In the next place, the general count for money paid, is not supported by the evidence.

If it had been shown that the defendant was the heir of James Cofran, and had real assets by descent from him, perhaps the plaintiff might have recovered upon this count; for then the money expended by the plaintiff might have been considered as expended in some measure on her account.

So if it had appeared that the plaintiff was induced to defend the writ of entry by the defendant’s request, perhaps this count might have been sustained. But it does not appear that the defendant had any interest in the event of the real action, or that this plaintiff undertook to defend it at the request of the defendant. For aught that appears, her promise to pay a portion of the expenses was that of a mere gratuity, to enable the plaintiff to defend his right against an unjust claim. The money expended, then, by the plaintiff in the defence of that suit must be considered as expended for his own use, and not for that of the defendant, and this count is not sustained by the evidence 4 Esp. N. P. C. 223; 5 do. 3; 1 Chitty's Pl. 340; 7 D. & E. 204; 2 Starkie's Ev. 93.

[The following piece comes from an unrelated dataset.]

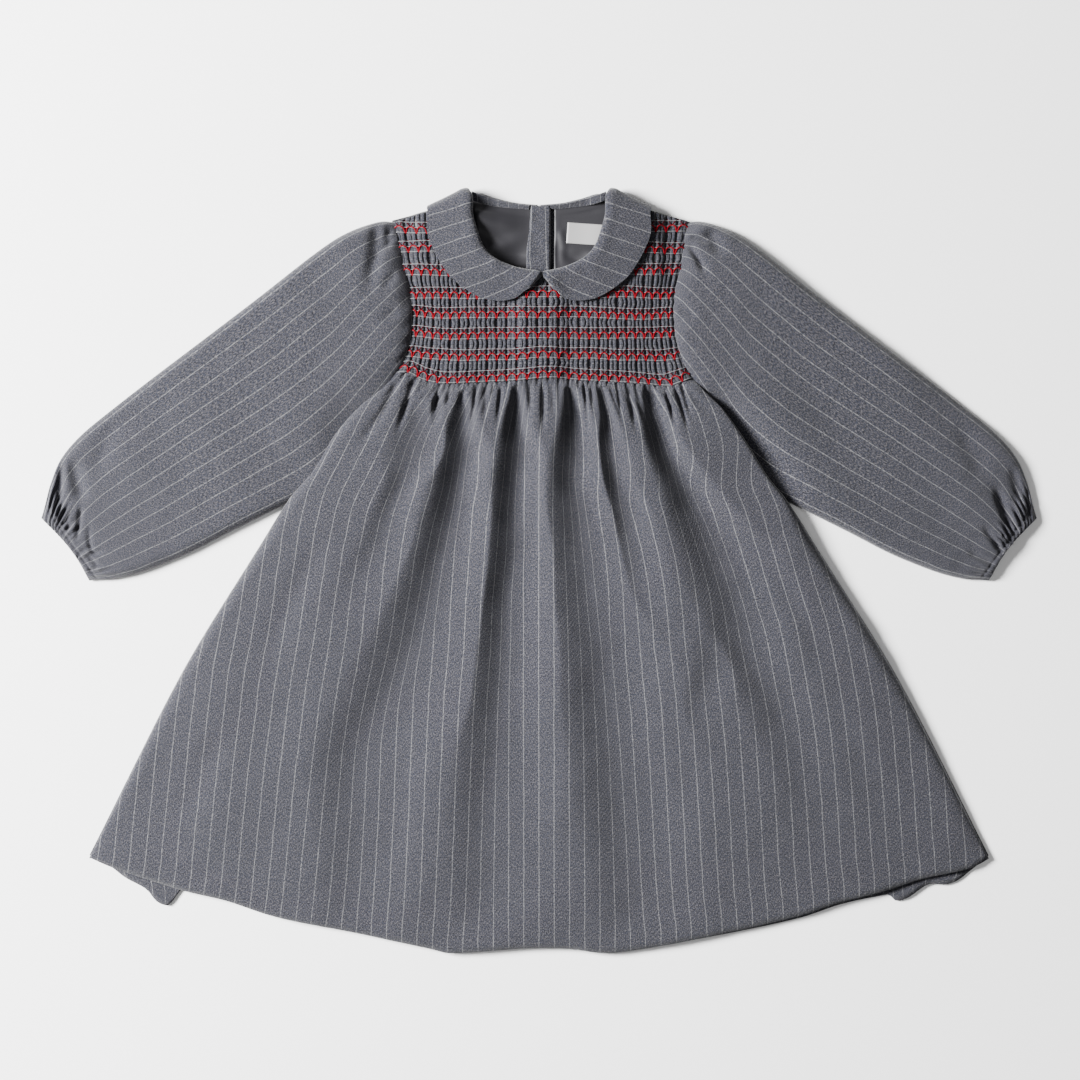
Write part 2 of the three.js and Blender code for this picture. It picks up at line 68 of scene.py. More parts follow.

There are cases, in which a promise to repay money advanced. or to be advanced, would afford a sufficient ground to presume that it was advanced, or to be advanced, at the request and on account of the promisor. But here the promise was to bear a portion of the expenses which the plaintiff might incur in defending a suit brought against himself —and it seems to us that the promise alone does not, under all the circumstances disclosed in this case, afford any ground to presume that the money expended by the plaintiff in his own defence, was expended at the request or on account of the defendant. For aught that appears, her promise may have been an unlawful act of maintenance. And before the action is sustained on this count, it ought not only to appear that the money was advanced on account of the defendant, but that it was lawfully advanced on her account.

For these reasons, the

Verdict is set aside and a new trial granted.